==== Data lines ====

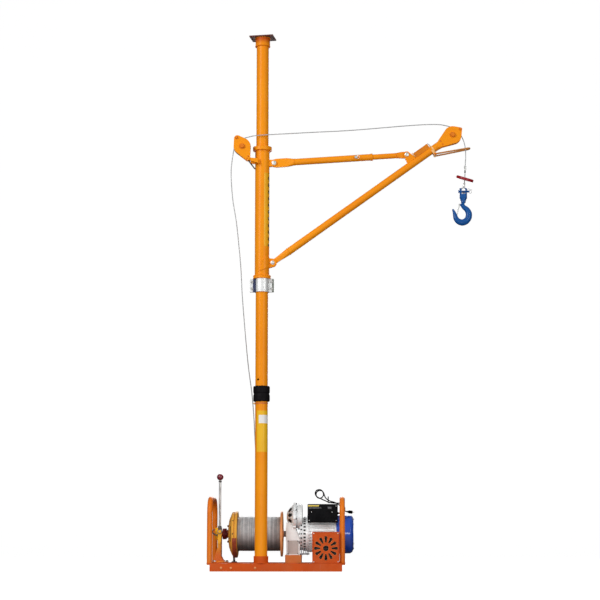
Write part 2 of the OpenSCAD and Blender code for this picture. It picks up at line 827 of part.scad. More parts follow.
module rope_drop() {
  p = smooth(drop_pts, 4);
  color("lightgray") bar(p, [for (i = p) rope_d/2], 10, [0, 1, 0]);
}

top_pts = [
  for (a = [175:-25:100]) [rear_x + rope_r*cos(a), rear_y, rear_z + rope_r*sin(a)],
  [rear_x + 26, rear_y + 1, rear_z + 58], [-43, -52, 2655], [37, -49, 2661], [300, -37, 2677],
  [560, -26, 2692], [920, -10, 2724], [1074, -4, 2731], [1140, -1, 2723],
  for (a = [85:-20:25]) [head_x + rope_r*cos(a), 0, head_z + rope_r*sin(a)]];

module rope_top() {
  p = smooth(top_pts, 3);
  color("lightgray") bar(p, [for (i = p) rope_d/2], 10, [0, 1, 0]);
}

fall_pts = [[head_x + rope_r*cos(20) + 1, 0, head_z + rope_r*sin(20) - 3], [1234, 0, 2654],
  [1247, 0, 2622], [1255, 0, 2581], [1257, 0, 2530], [1253, 0, 2467], [1250, 0, 2400],
  [1246, 0, 2356], [1243.2, 0, 2334.5]];

module rope_fall() {
  p = smooth(fall_pts, 4);
  color("lightgray") bar(p, [for (i = p) rope_d/2], 10, [0, 1, 0]);
}

module along(a, b, d) {
  bar([a, b], [d/2, d/2], 24, [0, 1, 0]);
}

module rope_ferrules() {
  color("silver") difference() {
    union() {
      along([1252.6, 0, 2467], [1251.6, 0, 2440], 13);
      along([1251.4, 0, 2434], [1251, 0, 2424], 9);
      along([1245.4, 0, 2358], [1243.2, 0, 2334.2], 13);
      translate([1241, 0, 2312.4]) rotate([0, 90, 0]) rotate_extrude() translate([17, 0]) circle(d = 9);
    }
    rope_core();
  }
}

module rope_core() {
  p = smooth(fall_pts, 4);
  bar(p, [for (i = p) rope_d/2], 10, [0, 1, 0]);
}

module stop_disc() {
  color("red") difference() {
    translate([1249, 0, 2386]) rotate([disc_lean, disc_tilt, 0]) translate([0, 0, -disc_t/2])
      cylinder(d = disc_d, h = disc_t);
    rope_core();
  }
}

module hook_shackle() {
  color("blue") translate([1238, 0, 0]) {
    difference() {
      union() {
        translate([0, 0, 2250]) cylinder(d1 = 36, d2 = 44, h = 26);
        intersection() {
          translate([-23, -21, 2262]) cube([46, 42, 62]);
          translate([0, 0, 2250]) cylinder(d = 48, h = 80);
        }
      }
      translate([-11, -40, 2287]) cube([22, 80, 60]);
    }
    translate([-28, 0, 2306]) rotate([0, 90, 0]) cylinder(d = 12, h = 60);
    translate([0, 0, 2238]) difference() {
      cylinder(d = 30, h = 12);
      translate([0, 0, -1]) cylinder(d = 20, h = 20);
    }
  }
}

hook_pts = [[1238, 0, 2249], [1238, 0, 2236], [1233, 0, 2222], [1241, 0, 2208], [1258, 0, 2193],
  [1270, 0, 2170], [1268, 0, 2142], [1252, 0, 2120], [1230, 0, 2112], [1208, 0, 2118],
  [1192, 0, 2136], [1186, 0, 2158], [1180, 0, 2178], [1173, 0, 2194]];
hook_rs = [8.5, 8.5, 13, 14, 17, 19.5, 20, 20, 20, 18.5, 16, 13, 9, 5];

module hook() {
  p = smooth(hook_pts, 3);
  r = [for (i = [0:len(hook_pts) - 2]) for (j = [0:2])
    (hook_rs[i]*(3 - j) + hook_rs[i + 1]*j)/3, hook_rs[len(hook_rs) - 1]];
  color("blue") {
    bar(p, r*hook_t/40, 20, [0, 1, 0]);
    slab(-3, 6) difference() {
      union() {
        translate([latch_x, latch_z]) circle(r = 6);
        polygon([[latch_x - 2, latch_z - 6], [latch_x - 1, latch_z + 6], [latch_x + 16, latch_z + 6],
          [latch_x + 16, latch_z - 6]]);
      }
      translate([latch_x, latch_z]) circle(d = latch_pin + 2*pin_c);
    }
  }
}

module hook_latch() {
  color("silver") {
    difference() {
      for (y = [-6, 4]) slab(y, 2) polygon([[latch_x - 5, latch_z + 4], [latch_x + 3, latch_z + 5],
        [latch_x + 5, latch_z - 3], [latch_x - 3, latch_z - 24], [latch_x - 8, latch_z - 22]]);
      translate([latch_x, 0, latch_z]) cross_pin(latch_pin, -8, 8);
    }
    translate([latch_x, 0, latch_z]) cross_pin(latch_pin, -7, 7);
    slab(-6, 12) polygon([[latch_x - 8, latch_z - 22], [latch_x - 3, latch_z - 22],
      [latch_x - 11, latch_z - 60], [latch_x - 14.5, latch_z - 59]]);
  }
}

// ---- lead ----

lead_pts = [[468, 112, 345], [483, 112, 347], [496, 113, 356], [502, 115, 372], [497, 117, 389],
  [484, 118, 401], [467, 119, 406], [448, 118, 406], [409, 116, 410], [391, 114, 417], [355, 112, 433],
  [338, 111, 441], [326, 110, 453], [323, 109, 469], [331, 108, 482], [346, 107, 487], [361, 106, 483],
  [371, 105, 469], [372, 104, 452], [362, 103, 439], [347, 102, 435], [333, 101, 443], [328, 99, 458],
  [333, 98, 473], [347, 97, 481], [363, 97, 479], [374, 97, 467], [379, 98, 451], [386, 100, 437],
  [398, 102, 426], [412, 101, 418], [426, 93, 414], [437, 81, 411], [448, 69, 406], [459, 61, 400],
  [470, 60, 392], [480, 67, 385], [486, 80, 379], [488, 95, 374], [488, 109, 369], [491, 122, 364],
  [497, 133, 361], [506, 141, 358], [516, 148, 355]];

module lead_cord() {
  p = smooth(lead_pts, 2);
  color("black") bar(p, [for (i = p) lead_d/2], 8, [0, 1, 0.2]);
}

module lead_tie() {
  color("black") translate([398, 96.5, 406]) difference() {
    cube([7, 24, 30]);
    translate([-1, 1.5, 1.5]) cube([9, 21, 27]);
  }
}

module lead_plug() {
  end = lead_pts[len(lead_pts) - 1];
  color("black") along(end, end + [30, 18, -3], 20);
}

module lead_gland() {
  color("black") translate([box_x0 + box_w, 112, 345]) rotate([0, 90, 0]) cylinder(d = 16, h = 9);
}

front_rail();
rear_rail();
cross_rails();
left_hoop();
right_hoop();
mast_socket();
lower_mast();
upper_mast();
mast_coupling();
ceiling_collar();
ceiling_plate();
height_clamp();
drum_pedestal();
gearbox_foot();
gearbox_column();
gearbox_case();
gearbox_cover();
motor_body();
motor_shield();
fan_cover();
control_box();
vent_box();
vent_cover();
rope_drop();
lead_cord();
lead_tie();
lead_plug();
lead_gland();
lever_arm();
lever_knob();
drum_barrel();
brake_wheel();
rope_pack();
slew_sleeve();
boom_lug();
tie_lug();
rear_bracket();
rear_cheeks();
rear_axle();
rear_sheave();
boom_tube();
boom_tie_lug();
head_cheeks();
head_axle();
head_sheave();
limit_switch();
limit_band();
limit_arm();
rope_top();
tie_outer();
tie_inner();
rope_fall();
rope_ferrules();
stop_disc();
hook_shackle();
hook();
hook_latch();
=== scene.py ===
"""Looks of the portable mini crane: paint, wire rope, welds, bolts and small fittings on its frame."""

import json
import math

import bmesh
import bpy
from mathutils import Matrix, Vector

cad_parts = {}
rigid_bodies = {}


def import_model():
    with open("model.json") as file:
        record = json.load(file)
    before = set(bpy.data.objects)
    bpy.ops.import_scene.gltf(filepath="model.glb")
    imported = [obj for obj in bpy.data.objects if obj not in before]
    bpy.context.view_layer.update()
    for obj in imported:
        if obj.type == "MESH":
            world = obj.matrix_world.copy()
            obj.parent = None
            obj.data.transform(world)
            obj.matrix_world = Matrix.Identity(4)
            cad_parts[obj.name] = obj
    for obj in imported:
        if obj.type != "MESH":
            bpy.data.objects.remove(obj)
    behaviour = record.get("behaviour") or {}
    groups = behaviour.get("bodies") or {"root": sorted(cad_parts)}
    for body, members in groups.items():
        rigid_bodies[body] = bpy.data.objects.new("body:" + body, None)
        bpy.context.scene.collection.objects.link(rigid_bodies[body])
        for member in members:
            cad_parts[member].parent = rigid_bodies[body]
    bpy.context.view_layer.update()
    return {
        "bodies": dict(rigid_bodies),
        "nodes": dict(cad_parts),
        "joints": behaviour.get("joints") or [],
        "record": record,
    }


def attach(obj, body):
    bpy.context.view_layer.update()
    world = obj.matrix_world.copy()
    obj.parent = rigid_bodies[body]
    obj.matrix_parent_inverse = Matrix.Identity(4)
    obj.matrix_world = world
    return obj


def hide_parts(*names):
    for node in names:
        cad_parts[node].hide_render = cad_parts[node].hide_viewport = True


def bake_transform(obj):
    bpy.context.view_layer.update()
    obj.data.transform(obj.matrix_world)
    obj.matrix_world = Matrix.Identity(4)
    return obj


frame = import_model()
scene = bpy.context.scene
pivot = {j["name"]: Vector(j["pos_m"]) for j in frame["joints"] if "pos_m" in j}
X, Y, Z = Vector((1, 0, 0)), Vector((0, 1, 0)), Vector((0, 0, 1))
MM = 0.001
IDENTITY = Matrix.Identity(4)
LOOSE = 0.00001  # vertices nearer than this, in metres, are one

# Sizes of the crane, in millimetres.
SHAFT_Y, SHAFT_Z = 205, 222
COVER_Y, COVER_Z = 185, 326
MAST_R, SLEEVE_R = 38, 44.5
ROPE_R, SHEAVE_R = 3, 48


# ---- camera, floor and light ----

def add_camera():
    data = bpy.data.cameras.new("camera")
    data.lens = 94.379
    data.sensor_width = 36
    camera = bpy.data.objects.new("camera", data)
    camera.location = (0.485, -9.5, 0.2)
    look = Vector((0.23324, 0, 1.63479)) - camera.location
    camera.rotation_euler = look.to_track_quat("-Z", "Y").to_euler()
    scene.collection.objects.link(camera)
    scene.camera = camera


def add_light(name, place, aim, size, power):
    data = bpy.data.lights.new(name, "AREA")
    data.shape = "RECTANGLE"
    data.size, data.size_y = size
    data.energy = power
    lamp = bpy.data.objects.new(name, data)
    lamp.location = place
    lamp.rotation_euler = (Vector(aim) - lamp.location).to_track_quat("-Z", "Y").to_euler()
    scene.collection.objects.link(lamp)


def add_studio():
    """White to the camera; to the metal a pale front, a grey sky and a dark room behind and beside it."""
    world = bpy.data.worlds.new("studio")
    world.use_nodes = True
    m = Mixer(world.node_tree)
    way = m.node("ShaderNodeTexCoord", {}, {}, "Generated")
    ahead = (m.node("ShaderNodeSeparateXYZ", {}, [way], "Y") * -1).at_least(0)
    above = m.node("ShaderNodeSeparateXYZ", {}, [way], "Z").at_least(0)
    seen = m.node("ShaderNodeLightPath", {}, {}, "Is Camera Ray")
    room = ahead * 0.42 + above * 0.32 + 0.05
    sky = world.node_tree.nodes["Background"].inputs
    m.feed(sky["Strength"], room * (1 - seen) + seen)
    m.feed(sky["Color"], (1.0, 1.0, 1.0))
    scene.world = world
    scene.view_settings.view_transform = "Standard"
    add_light("key", (-3.9, -5.0, 4.4), (0.2, 0, 1.6), (2.2, 4.6), 226)
    add_light("fill", (4.2, -4.6, 2.4), (0.3, 0, 1.4), (1.6, 3.6), 76)
    add_light("low", (0.4, -5.0, 0.5), (0.1, 0, 0.3), (2.0, 0.8), 30)
    add_light("back", (0.3, 5.6, 3.2), (0.3, 0, 1.5), (3.0, 4.0), 110)


# ---- shader values ----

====

Write out exactly the lines from the one with "front_rail();" through the one with "obj.data.transform(world)", including both, and no others.

front_rail();
rear_rail();
cross_rails();
left_hoop();
right_hoop();
mast_socket();
lower_mast();
upper_mast();
mast_coupling();
ceiling_collar();
ceiling_plate();
height_clamp();
drum_pedestal();
gearbox_foot();
gearbox_column();
gearbox_case();
gearbox_cover();
motor_body();
motor_shield();
fan_cover();
control_box();
vent_box();
vent_cover();
rope_drop();
lead_cord();
lead_tie();
lead_plug();
lead_gland();
lever_arm();
lever_knob();
drum_barrel();
brake_wheel();
rope_pack();
slew_sleeve();
boom_lug();
tie_lug();
rear_bracket();
rear_cheeks();
rear_axle();
rear_sheave();
boom_tube();
boom_tie_lug();
head_cheeks();
head_axle();
head_sheave();
limit_switch();
limit_band();
limit_arm();
rope_top();
tie_outer();
tie_inner();
rope_fall();
rope_ferrules();
stop_disc();
hook_shackle();
hook();
hook_latch();
=== scene.py ===
"""Looks of the portable mini crane: paint, wire rope, welds, bolts and small fittings on its frame."""

import json
import math

import bmesh
import bpy
from mathutils import Matrix, Vector

cad_parts = {}
rigid_bodies = {}


def import_model():
    with open("model.json") as file:
        record = json.load(file)
    before = set(bpy.data.objects)
    bpy.ops.import_scene.gltf(filepath="model.glb")
    imported = [obj for obj in bpy.data.objects if obj not in before]
    bpy.context.view_layer.update()
    for obj in imported:
        if obj.type == "MESH":
            world = obj.matrix_world.copy()
            obj.parent = None
            obj.data.transform(world)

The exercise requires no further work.